Wertheimer emphasizes that SETI also looks for primitive life. For distant worlds, this ultimately may be possible through spectrographic analysis: evaluating the light reflected by the atmospheres of candidate exoplanets.
"Oxygen, for example, would betray the presence of photosynthesis," says Werthimer. "We aren't quite there yet with this approach, but I think we'll be doing it in 10 to 20 years."
Too, extraterrestrial life could well exist in our own solar system. The Jovian moon Europa has a vast sea of water encased by 50 miles of ice. Beneath that frozen cap could be anything from exo-bacteria to alien moon whales, participants in a food web charged by sulfide compounds pouring from hydrothermal vents. (Such vents have been discovered in Earth's marine abysses, sustaining colonies of giant tube worms and other exotic creatures—a remarkable exception to the general rule that food webs are structurally dependent on photosynthesis.)
Another candidate is Enceladus, a moon orbiting Saturn that is likewise covered by ice and supports enough water to fill the Lake Superior basin.

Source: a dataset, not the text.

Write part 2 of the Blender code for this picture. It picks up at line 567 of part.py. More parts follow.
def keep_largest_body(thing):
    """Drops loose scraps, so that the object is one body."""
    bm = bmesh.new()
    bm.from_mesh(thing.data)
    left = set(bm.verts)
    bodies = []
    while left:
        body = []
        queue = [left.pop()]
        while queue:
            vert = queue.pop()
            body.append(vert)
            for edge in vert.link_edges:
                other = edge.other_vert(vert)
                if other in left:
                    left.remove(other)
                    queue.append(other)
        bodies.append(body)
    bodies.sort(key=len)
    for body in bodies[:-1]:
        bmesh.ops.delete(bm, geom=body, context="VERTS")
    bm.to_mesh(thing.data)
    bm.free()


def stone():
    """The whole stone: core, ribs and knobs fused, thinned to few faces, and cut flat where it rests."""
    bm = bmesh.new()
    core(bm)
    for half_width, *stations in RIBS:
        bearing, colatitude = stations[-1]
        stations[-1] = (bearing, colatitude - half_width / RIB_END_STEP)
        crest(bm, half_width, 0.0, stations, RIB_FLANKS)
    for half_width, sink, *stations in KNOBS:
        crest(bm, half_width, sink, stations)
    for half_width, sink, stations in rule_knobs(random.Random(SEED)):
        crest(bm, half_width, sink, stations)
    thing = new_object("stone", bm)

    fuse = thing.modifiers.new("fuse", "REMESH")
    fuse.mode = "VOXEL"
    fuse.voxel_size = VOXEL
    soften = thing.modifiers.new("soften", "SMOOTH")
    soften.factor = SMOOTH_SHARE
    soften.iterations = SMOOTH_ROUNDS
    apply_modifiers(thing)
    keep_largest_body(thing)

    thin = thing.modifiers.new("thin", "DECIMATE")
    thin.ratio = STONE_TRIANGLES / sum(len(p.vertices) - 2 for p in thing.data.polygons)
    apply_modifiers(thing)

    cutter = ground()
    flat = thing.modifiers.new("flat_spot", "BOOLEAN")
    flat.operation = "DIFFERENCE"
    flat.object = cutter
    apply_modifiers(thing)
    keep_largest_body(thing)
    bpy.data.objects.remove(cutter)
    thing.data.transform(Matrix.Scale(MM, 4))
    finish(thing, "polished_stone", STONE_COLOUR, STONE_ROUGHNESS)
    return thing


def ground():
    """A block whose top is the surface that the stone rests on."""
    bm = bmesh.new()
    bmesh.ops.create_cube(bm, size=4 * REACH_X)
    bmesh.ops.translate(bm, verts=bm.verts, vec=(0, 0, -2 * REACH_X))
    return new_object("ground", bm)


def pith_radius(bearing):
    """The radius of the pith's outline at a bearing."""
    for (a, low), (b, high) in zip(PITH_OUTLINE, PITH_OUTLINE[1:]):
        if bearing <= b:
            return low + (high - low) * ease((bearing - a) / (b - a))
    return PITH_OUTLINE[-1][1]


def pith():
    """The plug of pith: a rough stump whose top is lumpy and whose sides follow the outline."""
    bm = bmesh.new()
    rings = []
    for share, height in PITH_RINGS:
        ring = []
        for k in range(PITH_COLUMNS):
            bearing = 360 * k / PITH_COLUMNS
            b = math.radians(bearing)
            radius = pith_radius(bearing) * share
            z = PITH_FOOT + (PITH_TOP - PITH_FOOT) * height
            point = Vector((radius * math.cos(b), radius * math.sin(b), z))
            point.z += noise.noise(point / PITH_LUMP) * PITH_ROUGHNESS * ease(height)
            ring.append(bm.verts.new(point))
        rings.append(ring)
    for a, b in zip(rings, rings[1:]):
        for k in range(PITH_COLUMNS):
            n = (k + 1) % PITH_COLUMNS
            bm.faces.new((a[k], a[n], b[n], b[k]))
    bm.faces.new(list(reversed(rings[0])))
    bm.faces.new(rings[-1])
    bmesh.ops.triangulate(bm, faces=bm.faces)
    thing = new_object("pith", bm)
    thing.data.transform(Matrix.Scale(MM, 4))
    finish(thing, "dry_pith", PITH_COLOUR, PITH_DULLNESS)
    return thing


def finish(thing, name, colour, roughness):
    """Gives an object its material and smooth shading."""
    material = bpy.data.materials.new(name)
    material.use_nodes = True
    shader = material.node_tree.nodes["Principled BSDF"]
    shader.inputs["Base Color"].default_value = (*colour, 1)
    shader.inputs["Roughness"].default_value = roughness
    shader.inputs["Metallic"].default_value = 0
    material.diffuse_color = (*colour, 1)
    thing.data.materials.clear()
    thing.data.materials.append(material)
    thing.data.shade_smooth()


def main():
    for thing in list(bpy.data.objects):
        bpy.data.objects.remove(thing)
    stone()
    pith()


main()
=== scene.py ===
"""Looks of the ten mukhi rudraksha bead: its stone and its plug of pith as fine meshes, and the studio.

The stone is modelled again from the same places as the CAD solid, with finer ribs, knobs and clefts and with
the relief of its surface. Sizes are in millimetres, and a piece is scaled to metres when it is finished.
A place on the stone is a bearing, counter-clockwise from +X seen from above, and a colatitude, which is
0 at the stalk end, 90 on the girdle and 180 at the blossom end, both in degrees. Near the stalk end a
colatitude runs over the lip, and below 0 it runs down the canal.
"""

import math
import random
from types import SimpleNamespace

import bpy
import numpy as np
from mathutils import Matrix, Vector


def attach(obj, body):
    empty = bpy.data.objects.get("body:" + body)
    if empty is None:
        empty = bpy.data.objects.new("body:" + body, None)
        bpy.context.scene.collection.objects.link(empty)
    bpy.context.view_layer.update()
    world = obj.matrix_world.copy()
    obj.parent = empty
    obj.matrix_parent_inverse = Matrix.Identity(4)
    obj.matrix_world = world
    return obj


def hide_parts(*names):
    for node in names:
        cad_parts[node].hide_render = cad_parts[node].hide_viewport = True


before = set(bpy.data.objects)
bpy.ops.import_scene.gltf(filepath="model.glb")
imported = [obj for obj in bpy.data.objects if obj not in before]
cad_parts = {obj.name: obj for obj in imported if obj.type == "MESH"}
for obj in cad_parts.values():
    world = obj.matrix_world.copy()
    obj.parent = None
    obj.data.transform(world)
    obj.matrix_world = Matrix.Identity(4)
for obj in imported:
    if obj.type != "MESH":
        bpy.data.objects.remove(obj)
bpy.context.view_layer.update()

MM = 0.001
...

"Ultimately, we'd like to set something on those worlds, something that could get through that ice and see what's down there," said Wertheimer. He paused, and chuckled. "It's funny. I sometimes give talks at schools about our work, and when I tell young kids about the possibilities on Europa, I present the problem of getting through the ice and I ask them how they'd deal with it. The boys invariably want to use machine guns, bombs, high explosives. But the girls usually give more considered responses, like using giant mirrors to reflect solar energy to melt the ice."
Along with funding shortfalls, SETI has another problem. Most researchers are approaching retirement age, and it's unclear if there's enough young blood to keep the project going.
"Here at Berkeley, we have only one guy, Andrew Siemion, who took his PhD in SETI and is staying with the program," Wertheimer said. (Siemion testified with Wertheimer in Washington.) "He's doing brilliant work, but he's just one person. We need to recruit and train a new generation of researchers."